When properly configured, OpenTelemetry typically adds 3-5% overhead in terms of latency and CPU usage. You can reduce this by implementing sampling (tracing only a percentage of requests) or by selectively instrumenting only critical paths.
Can OpenTelemetry help identify N+1 query problems in GraphQL?
Yes! This is one of the biggest benefits. By correlating database spans with resolver spans, you can easily spot when a resolver is triggering multiple similar database queries that could be batched. Tools like DataLoader become much easier to implement effectively when you can see the N+1 problems.
How do I handle sensitive data in GraphQL queries when using OpenTelemetry?

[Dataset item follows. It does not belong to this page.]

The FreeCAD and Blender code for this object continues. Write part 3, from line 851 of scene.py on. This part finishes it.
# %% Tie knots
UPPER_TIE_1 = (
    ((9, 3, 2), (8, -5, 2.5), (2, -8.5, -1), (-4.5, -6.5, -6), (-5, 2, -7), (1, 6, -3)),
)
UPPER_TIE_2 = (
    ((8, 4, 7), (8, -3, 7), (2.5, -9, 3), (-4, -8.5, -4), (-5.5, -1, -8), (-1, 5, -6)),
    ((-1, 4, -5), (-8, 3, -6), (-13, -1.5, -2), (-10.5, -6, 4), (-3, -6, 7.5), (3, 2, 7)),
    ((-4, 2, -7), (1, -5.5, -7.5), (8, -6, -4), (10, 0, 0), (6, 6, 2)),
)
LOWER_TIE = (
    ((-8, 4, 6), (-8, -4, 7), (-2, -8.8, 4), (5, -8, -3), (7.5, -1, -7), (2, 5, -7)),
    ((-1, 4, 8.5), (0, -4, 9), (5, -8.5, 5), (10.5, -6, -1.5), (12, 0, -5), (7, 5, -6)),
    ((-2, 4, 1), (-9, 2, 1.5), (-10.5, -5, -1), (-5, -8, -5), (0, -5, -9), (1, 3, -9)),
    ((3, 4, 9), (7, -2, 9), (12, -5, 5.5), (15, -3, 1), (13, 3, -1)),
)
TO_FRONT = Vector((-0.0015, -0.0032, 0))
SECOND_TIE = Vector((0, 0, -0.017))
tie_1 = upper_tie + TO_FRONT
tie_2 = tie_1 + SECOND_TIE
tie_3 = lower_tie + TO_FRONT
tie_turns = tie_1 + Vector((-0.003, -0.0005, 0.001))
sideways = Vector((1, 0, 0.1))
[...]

Implement a sanitization layer that processes GraphQL queries and variables before they're attached to spans. You can write middleware that redacts sensitive fields (like passwords or personal information) before they're recorded in your telemetry data.
Is OpenTelemetry suitable for both monolithic and federated GraphQL architectures?
Absolutely. For monoliths, the setup is simpler but still valuable. For federated architectures, OpenTelemetry shines as it can trace requests across service boundaries, giving you end-to-end visibility that's otherwise very difficult to achieve.
How does batching affect OpenTelemetry tracing in GraphQL?
When using batching techniques like DataLoader, you'll want to ensure your custom spans correctly represent the batched nature of operations. This usually means creating spans for both individual resolver calls and the batched data loading operations, with proper parent-child relationships between them.